Уверенный во всеобщем благоволении, этот странный фаворит сделал еще лучше. Он по уши влюбился в юную царевну Аланскую и, будучи забавным, по-видимому, пользовался довольно большим успехом у маленькой варварки. Опьяненный успехом и, кроме того, вполне серьезно влюбленный в эту красавицу, он вдруг вознамерился в припадке ревности убить императора, своего соперника, и занять самому его место. Раз вечером его нашли с кинжалом в руке у дверей спальни Мономаха. Его тотчас арестовали, и на следующий день его судил верховный суд под председательством царя. Но в этом-то и заключается весь интерес этого происшествия. Когда Константин увидал своего дорогого друга закованным в цепи, он поддался своей снисходительной слабости и до того растрогался при этом зрелище, что слезы выступили у него на глазах. "Да развяжите же этого человека, - воскликнул он, - {187} душа моя скорбит, видя его в таком положении". Затем он тихо попросил виновного откровенно сознаться, что могло его навести на мысль о таком преступлении.
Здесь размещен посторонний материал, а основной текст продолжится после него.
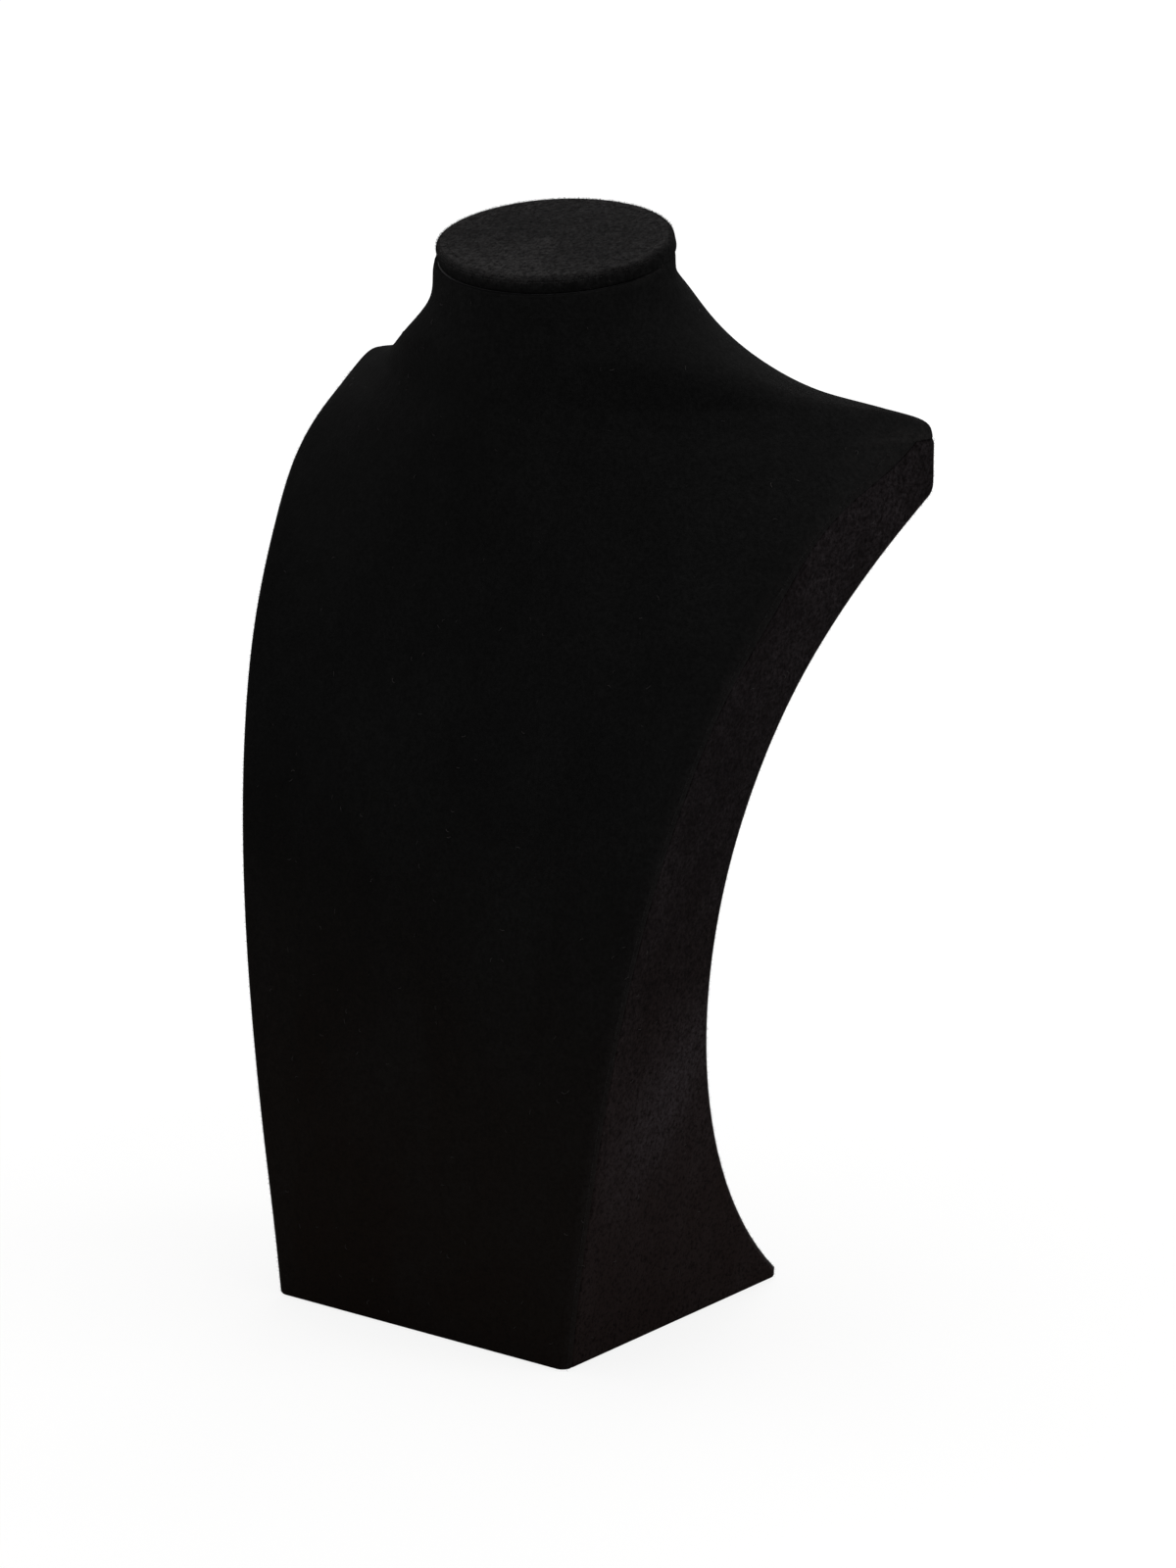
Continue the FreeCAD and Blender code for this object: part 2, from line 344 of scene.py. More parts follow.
    def outline(self, place: float, turns: np.ndarray) -> np.ndarray:
        """Return points of the right half outline at a place along the sections.

        Args:
            place: Place along the row of sections.
            turns: Values from 0, the middle of the front, to 5, the middle of the back.

        Returns:
            Array of shape (len(turns), 3).
        """
        poles = self.poles_at(place)
        first = np.clip(turns.astype(int), 0, 4)
        t = (turns - first)[:, None]
        a, b, c, d = (poles[3 * first + k] for k in range(4))
        return (1 - t) ** 3 * a + 3 * (1 - t) ** 2 * t * b + 3 * (1 - t) * t * t * c + t ** 3 * d

    def place_at(self, z: float) -> float:
        """Return the place along the sections where the middle of the front is at height z."""
        places = np.linspace(self.knots[0], self.knots[-1], 1200)
        heights = [self.poles_at(p)[0, 2] for p in places]
        return float(np.interp(z, heights, places))

    def arch_height(self, x: float) -> float:
        """Return the height of the back cover's arched top seam at x."""
        half_span = self.back_seam_span / 2
        radius = (half_span ** 2 + self.back_seam_drop ** 2) / (2 * self.back_seam_drop)
        crown = self.shoulder_height + self.back_seam_crown
        return crown - radius + math.sqrt(radius ** 2 - x * x)


def unit(value: float) -> float:
    """Return a value kept between 0 and 1."""
    return min(max(value, 0.0), 1.0)


def smooth_step(share: float) -> float:
    """Return a share from 0 to 1 made to start and end level."""
    return 3 * share ** 2 - 2 * share ** 3


def split_cubic(poles: np.ndarray, t: float) -> tuple[np.ndarray, np.ndarray]:
    """Return the poles of both parts of a cubic that is cut at t."""
    a = poles[:-1] + (poles[1:] - poles[:-1]) * t
    b = a[:-1] + (a[1:] - a[:-1]) * t
    c = b[0] + (b[1] - b[0]) * t
    return np.array([poles[0], a[0], b[0], c]), np.array([c, b[1], a[2], poles[3]])


# ---------------------------------------------------------------- cloth


@dataclass
class Patch:
    """A grid of surface points in millimetres, with the cloth's own coordinates.

    Attributes:
        points: Array (rows, columns, 3); the outside is on the left when going
            up the rows with the columns running to the right.
        cloth: Array (rows, columns, 2) of places on the flat cloth, in millimetres.
        wear_and_painted_light: Array (rows, columns), from 0, fresh pile, to 1, worn open at a
            fold; on the disc and at the neck's joint it also holds painted light.
    """

    points: np.ndarray
    cloth: np.ndarray
    wear_and_painted_light: np.ndarray

    def mirrored(self) -> "Patch":
        """Return the patch's mirror image in X, still facing outwards."""
        points = self.points[:, ::-1].copy()
        points[..., 0] *= -1
        cloth = self.cloth[:, ::-1].copy()
        cloth[..., 0] *= -1
        return Patch(points, cloth, self.wear_and_painted_light[:, ::-1].copy())


def cloth_places(points: np.ndarray, middle: int, row_lengths: np.ndarray) -> np.ndarray:
    """Return flat cloth coordinates: distance across from a middle column, and along.

    Args:
        points: Array (rows, columns, 3).
        middle: Column that lies at zero across.
        row_lengths: Distance along the cloth of each row.

    Returns:
        Array (rows, columns, 2) in millimetres.
    """
    steps = np.linalg.norm(np.diff(points, axis=1), axis=2)
    across = np.concatenate([np.zeros((len(points), 1)), np.cumsum(steps, axis=1)], axis=1)
    across -= across[:, middle:middle + 1]
    along = np.broadcast_to(row_lengths[:, None], across.shape)
    return np.stack([across, along], axis=2)


def along_column(points: np.ndarray, column: int) -> np.ndarray:
    """Return the distance along one column of a grid, from its first row."""
    steps = np.linalg.norm(np.diff(points[:, column], axis=0), axis=1)
    return np.concatenate([[0.0], np.cumsum(steps)])


class ClothSheet:
    """A cloth cover made of patches that join, with thickness and rounded edges.

    EDGE_SHARE is how much of a full quarter round a rim takes, and LEAST_EDGE how
    thick the cloth still is at its thinnest, in millimetres.
    """

    EDGE_SHARE = 0.92
    LEAST_EDGE = 0.12

    def __init__(self, name: str, patches: list[Patch], thickness: float = 0.9) -> None:
        """Join the patches into one sheet of quads.

        Args:
            name: Name of the piece.
            patches: Grids that share their common edges.
            thickness: Thickness of the cloth in millimetres, laid inwards.
        """
        self.name = name
        self.thickness = thickness
        points, cloth, wear_and_painted_light, quads, start = [], [], [], [], 0
        for patch in patches:
            rows, columns = patch.points.shape[:2]
            index = start + np.arange(rows * columns).reshape(rows, columns)
            low, high = index[:-1], index[1:]
            ring = [low[:, :-1], low[:, 1:], high[:, 1:], high[:, :-1]]
            quads.append(np.stack(ring, 2).reshape(-1, 4))
            points.append(patch.points.reshape(-1, 3))
            cloth.append(patch.cloth.reshape(-1, 2))
            wear_and_painted_light.append(patch.wear_and_painted_light.reshape(-1))
            start += rows * columns
        spots = np.concatenate(points)
        corners = np.concatenate(quads)
        _, first, same = np.unique(
            np.round(spots, 4), axis=0, return_index=True, return_inverse=True)
        self.points = spots[first]
        self.wear_and_painted_light = np.concatenate(wear_and_painted_light)[first]
        joined = same.reshape(-1)[corners]
        whole = np.array([len(set(quad)) for quad in joined.tolist()]) >= 3
        self.quads = joined[whole]
        self.quad_cloth = np.concatenate(cloth)[corners][whole]

    def normals(self) -> np.ndarray:
        """Return the outward normal at each point."""
        a, b, c, d = (self.points[self.quads[:, k]] for k in range(4))
        face = np.cross(c - a, d - b)
        total = np.zeros_like(self.points)
        for k in range(4):
            np.add.at(total, self.quads[:, k], face)
        return total / np.maximum(np.linalg.norm(total, axis=1, keepdims=True), 1e-12)

    def rim(self) -> list[tuple[int, int]]:
        """Return the directed edges that belong to one quad only."""
        seen: dict[tuple[int, int], int] = {}
        for quad in self.quads.tolist():
            ring = [p for i, p in enumerate(quad) if p != quad[i - 1]]
            for i, b in enumerate(ring):
                seen[(ring[i - 1], b)] = 1
        return [edge for edge in seen if (edge[1], edge[0]) not in seen]

    def edge_drop(self, rim: list[tuple[int, int]], floor_z: float) -> np.ndarray:
        """Return how far each point sinks where the cloth rounds over at its edges.

        Args:
            rim: Edges of the sheet.
            floor_z: Height below which an edge is turned under the base.

        Returns:
            Depth for each point in millimetres.
        """
        drop = np.zeros(len(self.points))
        ends = sorted({p for edge in rim for p in edge})
        for style in Seam:
            turned = style is Seam.TURNED_UNDER
            low = [p for p in ends if (self.points[p, 2] < floor_z) == turned]
            if not low:
                continue
            tree = kdtree.KDTree(len(low))
            for number, p in enumerate(low):
                tree.insert(Vector(self.points[p]), number)
            tree.balance()
            radius = style.value
            for p in range(len(self.points)):
                far = tree.find(Vector(self.points[p]))[2]
                if far < radius:
                    fall = radius - math.sqrt(max(radius ** 2 - (radius - far) ** 2, 0.0))
                    drop[p] = max(drop[p], self.EDGE_SHARE * fall)
        return drop

    def build(self, material: bpy.types.Material, floor_z: float = 1.2) -> bpy.types.Object:
        """Return the finished sheet as an object with thickness, UVs and its material.

        Args:
            material: Finish of the cloth.
            floor_z: Height below which an edge is turned under the base.

        Returns:
            The new object, in metres at the origin.
        """
        normals = self.normals()
        rim = self.rim()
        drop = self.edge_drop(rim, floor_z)
        outer = self.points - normals * drop[:, None]
        deep = np.maximum(self.thickness, drop + self.LEAST_EDGE)
        inner = self.points - normals * deep[:, None]
        count = len(outer)
        faces, places, spots = [], [], {}
        for quad, cloth in zip(self.quads.tolist(), self.quad_cloth.tolist()):
            spots.update(zip(quad, cloth))
            ring = [i for i in range(4) if quad[i] != quad[i - 1]]
            faces.append([quad[i] for i in ring])
            places.append([cloth[i] for i in ring])
            faces.append([quad[i] + count for i in reversed(ring)])
            places.append([cloth[i] for i in reversed(ring)])
        for a, b in rim:
            faces.append([b, a, a + count, b + count])
            places.append([spots[b], spots[a], spots[a], spots[b]])
        piece = mesh_object(self.name, np.concatenate([outer, inner]), faces, material, places)
        wear = piece.data.attributes.new("wear_and_painted_light", "FLOAT", "POINT")
        wear.data.foreach_set("value", np.tile(self.wear_and_painted_light, 2).astype(np.float32))
        return piece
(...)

Тот объяснил это неодолимым желанием облечься в императорские одеяния и сесть на трон василевсом. При этом заявлении Константин покатился со смеху и тотчас приказал удовлетворить каприз этого человека. Затем, обратившись к своему фавориту: "Я сейчас надену тебе на голову корону, - сказал он ему, - я облачу тебя в порфиру. Только прошу тебя, пусть у тебя будет опять твое всегдашнее лицо, будь, как всегда, весел и приветлив". При этих словах никто из присутствующих, ни сами судьи не могли дольше оставаться серьезными, и большое празднество скрепило примирение императора и его друга.
Ободренный такой снисходительностью, шут продолжал, конечно, ухаживать за любовницей царя. В присутствии всего двора, на глазах своего владыки он улыбался ей и обменивался с ней тайными знаками. Но Константин только смеялся над этими проделками. "Посмотри на него, беднягу, - говорил он Пселлу. - Он все еще ее любит, и его прошлые несчастья не послужили ему уроком". Вот "бедняга", пригодный для комедии Мольера.